Egilsstaðir Airport (Egilsstaðaflugvöllur /is/; ) is a single-runway airport in Egilsstaðir, Iceland. The only scheduled carrier is Icelandair with flights to Reykjavík. Egilsstaðir also serves as a diversion airport for Keflavik International Airport located 415 kilometers southwest of Egilsstaðir.

It is designated as an international airport and port of entry by the Icelandic government, but as of 2024 has no scheduled international flights.

==History==
Originally a gravel runway was made in 1951 and in 1954 it was equipped with runway lights. On the 23rd of September 1993, a new lengthened asphalt runway replaced the older gravel runway on the other side of the terminal. The air terminal was originally built in 1968, but was rebuilt and expanded during 1987 to 1999. A new arrivals hall was opened in 2007.

During the Eyjafjallajökull volcanic eruption in 2010, many flights were diverted to Egilsstaðir airport due to ATC restrictions because of volcanic ash.

The airport is mainly used for domestic flights to Reykjavík, but it also serves medical, emergency, charter and general aviation. There was previously a seasonal route to Copenhagen with Iceland Express in 2007. In late 2016, the UK tour operator Discover the World chartered flights from London-Gatwick and for a few months. The operator later preferred regular tickets to Keflavík Airport for its Iceland package holidays.

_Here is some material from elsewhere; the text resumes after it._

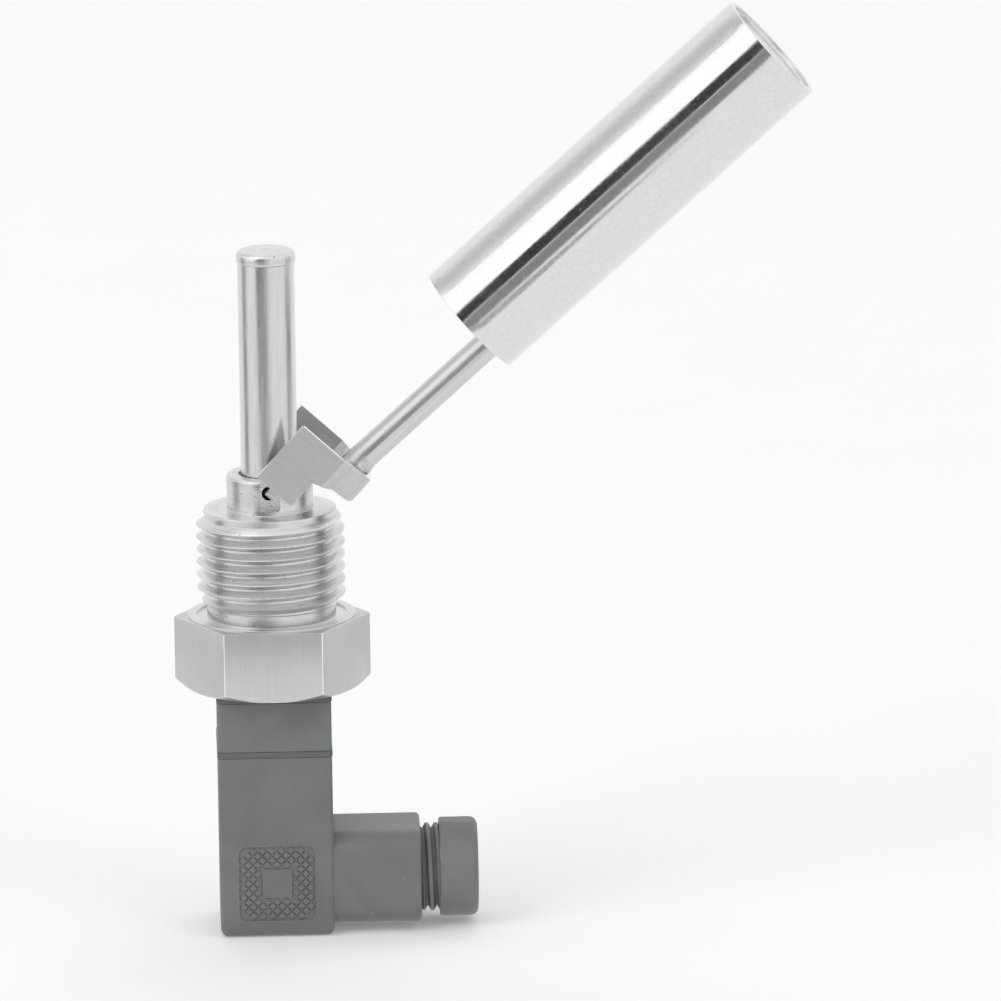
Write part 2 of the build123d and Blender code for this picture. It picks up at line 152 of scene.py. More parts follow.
def drawnGrainGroup():  # streaks along the first axis of the vector that comes in
    tree, given, result = startEffect("drawnGrain", ["Fine", "Broad", "Scratches"])
    for label, scale, detail in (("Fine", 1.0, 4.0), ("Broad", 0.16, 2.0)):
        wire(tree, noise(tree, given["Vector"], scale, detail), result[label])
    sparse = noise(tree, given["Vector"], 0.55, 1.0, 0.4)
    wire(tree, ramp(tree, sparse, 0.69, 0.76), result["Scratches"])
    return tree


def specksGroup():  # small separate marks: dust, pits, spatter
    tree, given, result = startEffect("specks", ["Mask"], Spacing=0.001, Share=0.2, Size=0.15)
    scale = calculate(tree, "DIVIDE", 1.0, given["Spacing"])
    ragged = addNode(tree, "ShaderNodeTexNoise",
                     {"Vector": given["Vector"], "Scale": times(tree, scale, 5.0)})
    swing = made(tree, "ShaderNodeVectorMath",
                 {0: ragged.outputs["Color"], "Scale": times(tree, given["Spacing"], 0.22)},
                 operation="SCALE")
    bent = made(tree, "ShaderNodeVectorMath", {0: given["Vector"], 1: swing}, operation="ADD")
    cells = addNode(tree, "ShaderNodeTexVoronoi", {"Vector": bent, "Scale": scale}).outputs
    shade = addNode(tree, "ShaderNodeSeparateColor", {0: cells["Color"]}).outputs
    chosen = calculate(tree, "LESS_THAN", shade[0], given["Share"])
    reach = times(tree, given["Size"], plus(tree, shade[1], 0.3))
    near = calculate(tree, "LESS_THAN", cells["Distance"], reach)
    wire(tree, times(tree, chosen, near), result["Mask"])
    return tree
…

From May 2023, Egilsstaðir Airport was planned to have scheduled international flights again with Condor, a German holiday-carrier, starting flights to Frankfurt. These plans were cancelled two months before the start of the route, Condor citing weak demand.

==Airlines and destinations==
The following airlines operate regular scheduled and charter flights at Egilsstaðir Airport:

| Airlines | Destinations |
|---|---|
| Icelandair | Reykjavík |

==Ground transport==
The airport is located approximately 2 km from the town of Egilsstaðir, which is approximately a 25 minute walk or 2 minute car trip. The town of Egilsstaðir is the largest in Eastern Iceland, and the airport serves as a gateway to the region. The airport is located on the ring road (Route 1).

The towns of Seyðisfjörður, Neskaupstaður, Reyðarfjörður, Stöðvarfjörður, Eskifjörður and Fáskúrðsfjörður in the eastfjords are less than an hour away by car. The eastern highlands of Iceland as well as the towns of Bakkafjörður and Djúpivogur are also in the wider vicinity.

Taxis are available at the airport. The airport has several car rental options available, such as Höldur/Europcar, Hertz, Avis and Budget.

=== Buses ===
Strætó bs. operates two public bus routes from Egilsstaðir airport, all of which pass through the town of Egilsstaðir. One route goes to Neskaupstaður via Reyðarfjörður and Eskifjörður. The other goes to Seyðisfjörður. Each route is only operated twice per day, as of 2024.